--- begin Given data ---

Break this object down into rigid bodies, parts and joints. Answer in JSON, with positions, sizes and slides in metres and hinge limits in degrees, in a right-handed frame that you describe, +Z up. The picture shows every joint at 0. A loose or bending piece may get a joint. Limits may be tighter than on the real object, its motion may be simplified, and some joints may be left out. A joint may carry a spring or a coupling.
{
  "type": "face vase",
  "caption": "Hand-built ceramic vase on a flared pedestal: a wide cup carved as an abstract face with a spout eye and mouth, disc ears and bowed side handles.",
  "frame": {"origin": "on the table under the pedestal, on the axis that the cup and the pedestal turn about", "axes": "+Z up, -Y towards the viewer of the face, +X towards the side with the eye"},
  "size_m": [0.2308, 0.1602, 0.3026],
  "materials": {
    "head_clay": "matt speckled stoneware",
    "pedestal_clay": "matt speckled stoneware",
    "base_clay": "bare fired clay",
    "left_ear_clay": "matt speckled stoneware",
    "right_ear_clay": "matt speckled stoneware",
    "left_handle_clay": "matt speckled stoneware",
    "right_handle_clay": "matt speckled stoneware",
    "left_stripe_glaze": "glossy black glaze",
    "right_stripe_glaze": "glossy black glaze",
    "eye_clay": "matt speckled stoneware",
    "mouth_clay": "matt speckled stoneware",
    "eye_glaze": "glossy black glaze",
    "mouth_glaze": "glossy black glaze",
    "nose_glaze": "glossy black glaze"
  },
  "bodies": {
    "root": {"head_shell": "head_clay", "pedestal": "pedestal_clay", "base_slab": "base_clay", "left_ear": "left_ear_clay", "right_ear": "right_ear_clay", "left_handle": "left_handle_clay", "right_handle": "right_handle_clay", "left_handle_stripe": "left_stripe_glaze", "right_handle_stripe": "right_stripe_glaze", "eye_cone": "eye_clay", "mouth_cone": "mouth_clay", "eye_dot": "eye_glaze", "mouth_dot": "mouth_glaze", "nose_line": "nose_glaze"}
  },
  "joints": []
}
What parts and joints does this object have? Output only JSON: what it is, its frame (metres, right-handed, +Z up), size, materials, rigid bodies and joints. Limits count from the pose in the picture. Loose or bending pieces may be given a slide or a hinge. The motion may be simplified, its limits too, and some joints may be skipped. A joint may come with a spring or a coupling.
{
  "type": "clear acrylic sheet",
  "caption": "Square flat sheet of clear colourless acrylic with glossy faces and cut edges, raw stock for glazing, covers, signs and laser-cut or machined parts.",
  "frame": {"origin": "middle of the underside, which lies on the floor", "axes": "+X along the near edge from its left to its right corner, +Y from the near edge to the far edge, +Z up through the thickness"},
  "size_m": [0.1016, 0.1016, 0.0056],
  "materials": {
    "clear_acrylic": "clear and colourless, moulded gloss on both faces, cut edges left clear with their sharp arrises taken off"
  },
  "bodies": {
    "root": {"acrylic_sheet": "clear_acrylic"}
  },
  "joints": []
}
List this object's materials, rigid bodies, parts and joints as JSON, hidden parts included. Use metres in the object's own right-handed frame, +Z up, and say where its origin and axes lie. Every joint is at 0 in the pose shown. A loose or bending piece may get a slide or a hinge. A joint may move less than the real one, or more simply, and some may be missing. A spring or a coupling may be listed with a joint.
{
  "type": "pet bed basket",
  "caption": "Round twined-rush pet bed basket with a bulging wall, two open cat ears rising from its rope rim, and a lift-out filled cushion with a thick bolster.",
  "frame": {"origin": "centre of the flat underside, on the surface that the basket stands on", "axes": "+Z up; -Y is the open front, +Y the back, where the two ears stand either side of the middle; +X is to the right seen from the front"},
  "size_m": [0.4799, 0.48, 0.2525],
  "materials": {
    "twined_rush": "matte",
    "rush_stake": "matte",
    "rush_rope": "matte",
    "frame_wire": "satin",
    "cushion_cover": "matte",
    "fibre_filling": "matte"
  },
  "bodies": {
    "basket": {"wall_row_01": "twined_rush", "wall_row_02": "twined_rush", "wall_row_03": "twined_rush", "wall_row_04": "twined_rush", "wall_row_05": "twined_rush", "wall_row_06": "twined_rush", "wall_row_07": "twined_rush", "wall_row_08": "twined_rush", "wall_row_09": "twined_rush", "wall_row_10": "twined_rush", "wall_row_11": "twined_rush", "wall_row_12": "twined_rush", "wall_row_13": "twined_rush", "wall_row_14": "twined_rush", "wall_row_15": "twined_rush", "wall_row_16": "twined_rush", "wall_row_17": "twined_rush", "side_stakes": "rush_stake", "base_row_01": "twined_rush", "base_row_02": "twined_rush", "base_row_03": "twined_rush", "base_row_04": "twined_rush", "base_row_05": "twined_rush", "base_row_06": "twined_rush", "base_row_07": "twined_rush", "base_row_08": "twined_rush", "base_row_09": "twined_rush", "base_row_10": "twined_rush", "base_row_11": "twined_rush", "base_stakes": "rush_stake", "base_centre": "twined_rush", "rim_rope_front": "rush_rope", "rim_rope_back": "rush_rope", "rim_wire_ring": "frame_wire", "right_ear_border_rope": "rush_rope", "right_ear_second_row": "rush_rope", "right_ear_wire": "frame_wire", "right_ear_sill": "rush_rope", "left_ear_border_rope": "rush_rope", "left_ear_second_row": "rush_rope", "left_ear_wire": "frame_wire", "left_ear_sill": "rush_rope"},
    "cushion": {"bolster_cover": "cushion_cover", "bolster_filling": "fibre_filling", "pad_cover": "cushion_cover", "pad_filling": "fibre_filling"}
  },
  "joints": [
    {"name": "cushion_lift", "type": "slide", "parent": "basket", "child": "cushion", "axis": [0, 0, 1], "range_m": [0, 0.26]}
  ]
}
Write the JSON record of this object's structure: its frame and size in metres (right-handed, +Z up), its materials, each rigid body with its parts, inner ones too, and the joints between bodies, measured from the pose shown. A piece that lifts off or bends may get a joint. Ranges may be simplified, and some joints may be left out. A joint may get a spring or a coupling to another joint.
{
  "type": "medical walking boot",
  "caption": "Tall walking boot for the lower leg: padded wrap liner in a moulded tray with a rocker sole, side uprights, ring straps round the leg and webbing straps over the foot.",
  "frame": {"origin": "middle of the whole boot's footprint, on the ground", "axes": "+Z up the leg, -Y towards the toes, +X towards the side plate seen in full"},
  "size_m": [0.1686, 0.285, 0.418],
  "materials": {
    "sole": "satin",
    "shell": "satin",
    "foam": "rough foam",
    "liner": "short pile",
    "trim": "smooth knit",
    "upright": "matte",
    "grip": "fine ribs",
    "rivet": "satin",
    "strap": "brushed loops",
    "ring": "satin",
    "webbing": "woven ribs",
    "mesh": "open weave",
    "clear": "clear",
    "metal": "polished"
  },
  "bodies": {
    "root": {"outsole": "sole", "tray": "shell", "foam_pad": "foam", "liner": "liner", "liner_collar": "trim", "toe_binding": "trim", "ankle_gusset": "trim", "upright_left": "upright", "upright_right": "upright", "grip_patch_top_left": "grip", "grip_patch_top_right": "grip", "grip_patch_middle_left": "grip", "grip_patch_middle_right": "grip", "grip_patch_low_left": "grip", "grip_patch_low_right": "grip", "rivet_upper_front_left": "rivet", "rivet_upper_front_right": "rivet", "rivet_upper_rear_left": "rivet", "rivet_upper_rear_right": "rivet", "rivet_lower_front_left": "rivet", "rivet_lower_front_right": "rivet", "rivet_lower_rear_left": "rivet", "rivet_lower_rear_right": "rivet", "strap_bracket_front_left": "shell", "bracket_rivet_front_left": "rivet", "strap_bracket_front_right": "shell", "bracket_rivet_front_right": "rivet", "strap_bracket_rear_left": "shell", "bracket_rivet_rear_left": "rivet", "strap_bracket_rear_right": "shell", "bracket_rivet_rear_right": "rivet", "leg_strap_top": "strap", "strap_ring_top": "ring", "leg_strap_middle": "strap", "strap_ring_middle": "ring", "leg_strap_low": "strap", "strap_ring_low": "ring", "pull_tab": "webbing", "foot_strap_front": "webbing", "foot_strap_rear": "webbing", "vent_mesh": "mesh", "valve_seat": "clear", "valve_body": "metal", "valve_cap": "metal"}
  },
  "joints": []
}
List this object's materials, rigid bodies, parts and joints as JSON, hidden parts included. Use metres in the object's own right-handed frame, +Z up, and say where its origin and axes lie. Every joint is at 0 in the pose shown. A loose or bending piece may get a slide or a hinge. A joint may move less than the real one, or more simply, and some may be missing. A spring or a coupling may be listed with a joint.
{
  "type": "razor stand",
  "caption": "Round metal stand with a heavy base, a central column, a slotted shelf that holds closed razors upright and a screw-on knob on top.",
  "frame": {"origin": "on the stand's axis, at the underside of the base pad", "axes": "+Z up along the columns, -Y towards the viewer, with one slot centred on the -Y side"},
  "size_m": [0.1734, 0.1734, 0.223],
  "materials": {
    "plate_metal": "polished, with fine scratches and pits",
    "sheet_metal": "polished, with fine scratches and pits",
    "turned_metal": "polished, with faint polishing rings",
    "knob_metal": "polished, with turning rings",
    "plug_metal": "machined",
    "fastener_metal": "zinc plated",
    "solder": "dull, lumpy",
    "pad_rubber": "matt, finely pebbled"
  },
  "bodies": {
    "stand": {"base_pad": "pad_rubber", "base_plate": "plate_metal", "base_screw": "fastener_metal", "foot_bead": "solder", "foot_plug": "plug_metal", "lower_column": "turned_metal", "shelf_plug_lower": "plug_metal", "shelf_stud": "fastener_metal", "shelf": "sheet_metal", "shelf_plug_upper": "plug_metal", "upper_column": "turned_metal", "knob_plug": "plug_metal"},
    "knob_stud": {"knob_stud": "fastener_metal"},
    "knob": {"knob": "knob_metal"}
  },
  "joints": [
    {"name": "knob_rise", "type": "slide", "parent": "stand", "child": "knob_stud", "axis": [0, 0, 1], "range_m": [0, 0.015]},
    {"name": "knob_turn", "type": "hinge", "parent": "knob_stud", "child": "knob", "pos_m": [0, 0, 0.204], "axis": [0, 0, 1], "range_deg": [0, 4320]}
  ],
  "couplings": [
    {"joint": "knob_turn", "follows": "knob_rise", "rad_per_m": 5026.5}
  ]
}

--- end Given data ---

**Requirement**: Give the count of lines in the listing that hold the word "picture", with no other text.

**Correct answer**: 2